Sin embargo, la recuperación de la unidad y magnificencia originales no pasa de ser un anhelo irrealizable por múltiples motivos, entre los que destaca el moderno concepto de monumento como receptáculo del sedimento histórico que acumula distintas fases evolutivas sin que quepa privilegiar unas sobre otras.
No obstante, en la segunda década del siglo XX se sustituyó la primitiva puerta por un cierre transparente con un fino marco de bronce dorado y protegido por una verja del mismo material,  detalladamente decorada, cuya altura es inferior al plano de visión del espectador. Con esta intervención tan sutil se crea una especie de rendija capaz de compatibilizar el respeto por el legado histórico con la contemplación de la nave central en todo su desarrollo.
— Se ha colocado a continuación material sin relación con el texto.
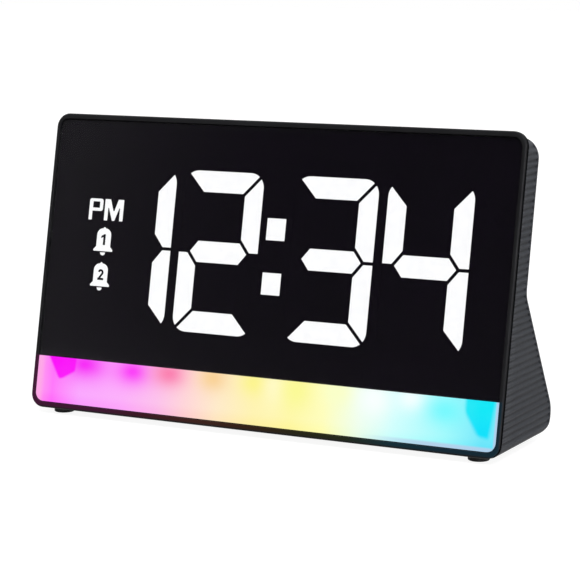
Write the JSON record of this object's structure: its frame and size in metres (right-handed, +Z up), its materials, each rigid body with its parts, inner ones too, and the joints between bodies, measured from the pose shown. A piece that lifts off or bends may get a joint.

Por añadidura, en las tardes soleadas el rosetón occidental se refleja en los paños acristalados superponiéndose a las bóvedas de la cabecera, como una presencia etérea y flotante que recrea la idea fundacional del espacio envolvente e ilusorio.
 

Bibliografía

E. ALGORRI GARCÍA; R. CAÑAS DEL RÍO; F. J. GONZÁLEZ PÉREZ: León. Casco Antiguo y Ensanche. Guía de arquitectura, Colegio Oficial de Arquitectos de León, León, 2000, pp. 66-69. (Comentario de G. Boto Varela).

G. BOTO VARELA; Mª VICTORIA HERRÁEZ ORTEGA; JOAQUÍN YARZA LUACES (Eds.): "La Catedral de León en la Edad Media". Actas del Congreso Internacional. León, 7-11 de abril, 2003, Universidad de León, León, 2004.

J. DÍEZ OLALLA: La Catedral de León en 1892-1902. La restauración de Juan Bautista Lázaro, Universidad de León, León, 2020.

I. GONZÁLEZ-VARAS IBÁÑEZ: La Catedral de León. Historia y resturación (1850-1901), Universidad de León, León, 1993.